Mary Boergers rubs the wound, talks of healing

February 06, 1994|By MICHAEL OLESKER

ANNAPOLIS -- Mary Boergers, the state senator from Montgomery County who wants to be governor of Maryland, says she's not running as the anti-Baltimore candidate. She says she wants to embrace Baltimore. She's just having a little trouble putting any money where her mouth is.

Yes, she admits, she did vote against funds to build Oriole Park at Camden Yards, despite the revitalization it brought to a depressed downtown Baltimore. And, yes, she admits, she voted against money to expand the Convention Center, despite the huge tourist money it should bring to Baltimore and the rest of the region.

But, no, she insists, the votes had nothing to do with the new realities of Maryland politics, in which the rich Washington suburbs not only threaten to knock off Baltimore as the traditional heart of the state but kick a little sand in the city's face in the process.

Take her vote on the Convention Center.

Simple priorities, Boergers tries to explain. There's only so much money around, and she wanted to spend it for a new wing for international flights at Baltimore-Washington Airport instead of expansion of the convention center.

"The Convention Center's a wonderful project," she says, during a midday break between committee meetings. "But it's not a free lunch. Everything's a trade-off. How do you get conventioneers to the convention center if they can't get a flight in? That's why we need the new wing. We have to compete internationally."

This begs an obvious question: Where does she think the Baltimore conventioneers are coming from, Paris?

But Boergers brushes past specifics to talk generally about tensions between the haves and have-nots, between the rich D.C. suburbs and the struggling city.

L And, perhaps inadvertently, takes another shot at Baltimore.

"The governor of Maryland," she says, "should be an honest broker. There are regional tensions. A governor has to bring us together, and not make the division of money a pork barrel crap shoot. Schaefer, for example. He has no credibility on this."

Boergers, thus, shows an interesting contrast.

She looks a little like '50s pop singer Giselle MacKenzie and talks in the flip, bubbly style of a candidate for chief cheerleader. But there are hard edges in her language.

The Schaefer remark, for example.

In one breath, she's talking of healing state divisions, and in the next she's saying Schaefer's been the governor of Baltimore, looking out for the city at the expense of the rest of the state.

Checking merely the first seven years of Schaefer's administration, this would have come as remarkable news to the mayor of Baltimore, Kurt L. Schmoke.

During his years of conflict with Schaefer, the city's had to scramble and beg for money from Annapolis, at the same time the affluent D.C. suburbs were flexing new strength and complaining about too much money going to impoverished Baltimore.

"We're all in this together," Boergers says. "In a high tide, all boats rise."

"That sounds a little like Ronald Reagan," she's told.

"It does?" she says. "God, that's frightening."
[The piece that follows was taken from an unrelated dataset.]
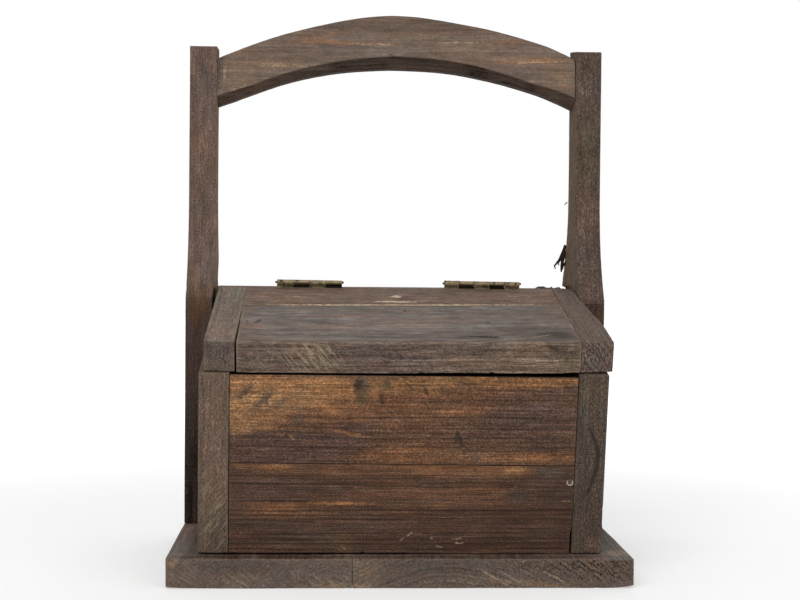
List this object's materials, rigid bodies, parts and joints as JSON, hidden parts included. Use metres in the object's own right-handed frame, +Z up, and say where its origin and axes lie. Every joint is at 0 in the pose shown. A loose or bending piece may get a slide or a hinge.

But the comparison strikes a chord. It's the old notion of trickle-down largess, a way of thinking that says, for example, that poor schoolchildren in Baltimore (or the Eastern Shore, or Southern Maryland) shouldn't begrudge extra funding to already well-endowed kids in Montgomery County because one day the benefits will reach the poor kids, too. And, if the poor have a problem with waiting, well, tough luck, because Montgomery County's time seems to be arriving.

"Baltimore," Boergers says to this, "needs to understand the importance of Montgomery County. And, of course, vice versa. But, what we need to do is harness the power of the whole state, which is the fourth largest metropolitan area in the country.
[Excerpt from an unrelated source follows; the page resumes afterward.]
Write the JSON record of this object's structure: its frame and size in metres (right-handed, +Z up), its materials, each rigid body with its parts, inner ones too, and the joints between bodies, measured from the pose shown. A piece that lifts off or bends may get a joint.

"The schools, for example. High quality schools are a real asset to the economic potential for the whole state. And there's an attitude in Baltimore that we should save their schools by hurting others."

Actually, that's not precisely Baltimore's attitude, but it's the kind of language increasingly heard by politicians pitting one part of the state against another. Boergers says Montgomery County's not competing with Baltimore, it's really competing with neighboring Virginia's Fairfax and Arlington.

"Businesses," she says, "look at school systems when they want to locate in a community. So Montgomery County has to have strong schools in order to keep the state strong."

Nobody's arguing with that. But it's the flip side of Boergers' remark about Baltimore schools: Do we let them continue to die, in order to help Montgomery County compete with Virginia?

It's a balancing act, of course. But, in the new Maryland -- where the power is shifting from Baltimore to the D.C. suburbs -- Mary Boergers finds herself in an interesting spot.

She says she wants to embrace Baltimore. But city voters want to know: Will you embrace us tonight, and then turn your back the morning after the election?